→ Short problem
Retype every entry exactly, character for character.

→ Material for this exercise
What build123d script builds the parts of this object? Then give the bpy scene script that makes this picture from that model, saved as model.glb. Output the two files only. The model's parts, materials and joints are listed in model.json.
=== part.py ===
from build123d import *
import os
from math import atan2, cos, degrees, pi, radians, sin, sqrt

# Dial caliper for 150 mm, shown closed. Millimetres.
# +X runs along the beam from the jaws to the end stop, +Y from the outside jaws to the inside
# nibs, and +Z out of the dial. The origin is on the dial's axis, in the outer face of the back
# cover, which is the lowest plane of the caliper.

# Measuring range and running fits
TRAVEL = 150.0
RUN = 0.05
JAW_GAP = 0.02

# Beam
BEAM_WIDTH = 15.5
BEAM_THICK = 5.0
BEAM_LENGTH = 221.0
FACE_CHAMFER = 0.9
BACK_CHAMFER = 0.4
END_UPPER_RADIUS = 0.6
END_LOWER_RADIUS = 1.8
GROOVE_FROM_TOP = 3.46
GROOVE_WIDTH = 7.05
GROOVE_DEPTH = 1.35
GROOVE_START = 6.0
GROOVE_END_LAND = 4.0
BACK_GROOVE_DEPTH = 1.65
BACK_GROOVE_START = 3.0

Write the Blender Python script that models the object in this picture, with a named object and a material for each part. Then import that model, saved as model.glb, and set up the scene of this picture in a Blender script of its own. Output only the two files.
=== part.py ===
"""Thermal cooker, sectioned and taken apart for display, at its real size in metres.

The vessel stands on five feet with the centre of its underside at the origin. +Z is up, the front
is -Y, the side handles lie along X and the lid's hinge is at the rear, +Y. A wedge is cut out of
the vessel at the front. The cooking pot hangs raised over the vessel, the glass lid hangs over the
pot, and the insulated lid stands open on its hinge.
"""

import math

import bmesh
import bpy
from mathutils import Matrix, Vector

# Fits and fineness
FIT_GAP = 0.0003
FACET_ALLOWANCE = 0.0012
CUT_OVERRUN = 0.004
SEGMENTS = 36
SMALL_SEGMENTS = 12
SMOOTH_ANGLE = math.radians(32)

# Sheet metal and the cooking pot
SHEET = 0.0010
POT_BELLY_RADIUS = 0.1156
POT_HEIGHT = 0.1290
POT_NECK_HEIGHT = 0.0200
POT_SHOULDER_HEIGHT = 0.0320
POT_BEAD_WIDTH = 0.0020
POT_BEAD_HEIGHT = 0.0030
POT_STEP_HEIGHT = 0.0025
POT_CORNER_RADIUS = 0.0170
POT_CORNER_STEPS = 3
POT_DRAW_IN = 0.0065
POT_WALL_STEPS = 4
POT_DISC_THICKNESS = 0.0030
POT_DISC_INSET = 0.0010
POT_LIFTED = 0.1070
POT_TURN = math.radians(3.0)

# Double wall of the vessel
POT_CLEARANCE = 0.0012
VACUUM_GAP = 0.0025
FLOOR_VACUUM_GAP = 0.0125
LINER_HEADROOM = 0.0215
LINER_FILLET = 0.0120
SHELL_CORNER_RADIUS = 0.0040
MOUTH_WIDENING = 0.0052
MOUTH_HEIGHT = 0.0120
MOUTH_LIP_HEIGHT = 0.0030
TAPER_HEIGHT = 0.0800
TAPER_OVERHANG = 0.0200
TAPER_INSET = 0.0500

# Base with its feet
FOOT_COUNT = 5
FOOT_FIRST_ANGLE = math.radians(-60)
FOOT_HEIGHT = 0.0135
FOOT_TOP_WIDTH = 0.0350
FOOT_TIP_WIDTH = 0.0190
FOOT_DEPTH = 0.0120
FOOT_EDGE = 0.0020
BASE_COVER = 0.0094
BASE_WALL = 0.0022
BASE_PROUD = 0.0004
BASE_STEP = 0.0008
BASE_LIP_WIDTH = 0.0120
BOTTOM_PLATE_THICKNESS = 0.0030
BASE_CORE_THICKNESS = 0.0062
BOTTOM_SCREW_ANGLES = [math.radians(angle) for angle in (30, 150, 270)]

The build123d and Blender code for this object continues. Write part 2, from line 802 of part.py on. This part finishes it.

→ Task solution
What build123d script builds the parts of this object? Then give the bpy scene script that makes this picture from that model, saved as model.glb. Output the two files only. The model's parts, materials and joints are listed in model.json.
=== part.py ===
from build123d import *
import os
from math import atan2, cos, degrees, pi, radians, sin, sqrt

# Dial caliper for 150 mm, shown closed. Millimetres.
# +X runs along the beam from the jaws to the end stop, +Y from the outside jaws to the inside
# nibs, and +Z out of the dial. The origin is on the dial's axis, in the outer face of the back
# cover, which is the lowest plane of the caliper.

# Measuring range and running fits
TRAVEL = 150.0
RUN = 0.05
JAW_GAP = 0.02

# Beam
BEAM_WIDTH = 15.5
BEAM_THICK = 5.0
BEAM_LENGTH = 221.0
FACE_CHAMFER = 0.9
BACK_CHAMFER = 0.4
END_UPPER_RADIUS = 0.6
END_LOWER_RADIUS = 1.8
GROOVE_FROM_TOP = 3.46
GROOVE_WIDTH = 7.05
GROOVE_DEPTH = 1.35
GROOVE_START = 6.0
GROOVE_END_LAND = 4.0
BACK_GROOVE_DEPTH = 1.65
BACK_GROOVE_START = 3.0

Write the Blender Python script that models the object in this picture, with a named object and a material for each part. Then import that model, saved as model.glb, and set up the scene of this picture in a Blender script of its own. Output only the two files.
=== part.py ===
"""Thermal cooker, sectioned and taken apart for display, at its real size in metres.

The vessel stands on five feet with the centre of its underside at the origin. +Z is up, the front
is -Y, the side handles lie along X and the lid's hinge is at the rear, +Y. A wedge is cut out of
the vessel at the front. The cooking pot hangs raised over the vessel, the glass lid hangs over the
pot, and the insulated lid stands open on its hinge.
"""

import math

import bmesh
import bpy
from mathutils import Matrix, Vector

# Fits and fineness
FIT_GAP = 0.0003
FACET_ALLOWANCE = 0.0012
CUT_OVERRUN = 0.004
SEGMENTS = 36
SMALL_SEGMENTS = 12
SMOOTH_ANGLE = math.radians(32)

# Sheet metal and the cooking pot
SHEET = 0.0010
POT_BELLY_RADIUS = 0.1156
POT_HEIGHT = 0.1290
POT_NECK_HEIGHT = 0.0200
POT_SHOULDER_HEIGHT = 0.0320
POT_BEAD_WIDTH = 0.0020
POT_BEAD_HEIGHT = 0.0030
POT_STEP_HEIGHT = 0.0025
POT_CORNER_RADIUS = 0.0170
POT_CORNER_STEPS = 3
POT_DRAW_IN = 0.0065
POT_WALL_STEPS = 4
POT_DISC_THICKNESS = 0.0030
POT_DISC_INSET = 0.0010
POT_LIFTED = 0.1070
POT_TURN = math.radians(3.0)

# Double wall of the vessel
POT_CLEARANCE = 0.0012
VACUUM_GAP = 0.0025
FLOOR_VACUUM_GAP = 0.0125
LINER_HEADROOM = 0.0215
LINER_FILLET = 0.0120
SHELL_CORNER_RADIUS = 0.0040
MOUTH_WIDENING = 0.0052
MOUTH_HEIGHT = 0.0120
MOUTH_LIP_HEIGHT = 0.0030
TAPER_HEIGHT = 0.0800
TAPER_OVERHANG = 0.0200
TAPER_INSET = 0.0500

# Base with its feet
FOOT_COUNT = 5
FOOT_FIRST_ANGLE = math.radians(-60)
FOOT_HEIGHT = 0.0135
FOOT_TOP_WIDTH = 0.0350
FOOT_TIP_WIDTH = 0.0190
FOOT_DEPTH = 0.0120
FOOT_EDGE = 0.0020
BASE_COVER = 0.0094
BASE_WALL = 0.0022
BASE_PROUD = 0.0004
BASE_STEP = 0.0008
BASE_LIP_WIDTH = 0.0120
BOTTOM_PLATE_THICKNESS = 0.0030
BASE_CORE_THICKNESS = 0.0062
BOTTOM_SCREW_ANGLES = [math.radians(angle) for angle in (30, 150, 270)]

The build123d and Blender code for this object continues. Write part 2, from line 802 of part.py on. This part finishes it.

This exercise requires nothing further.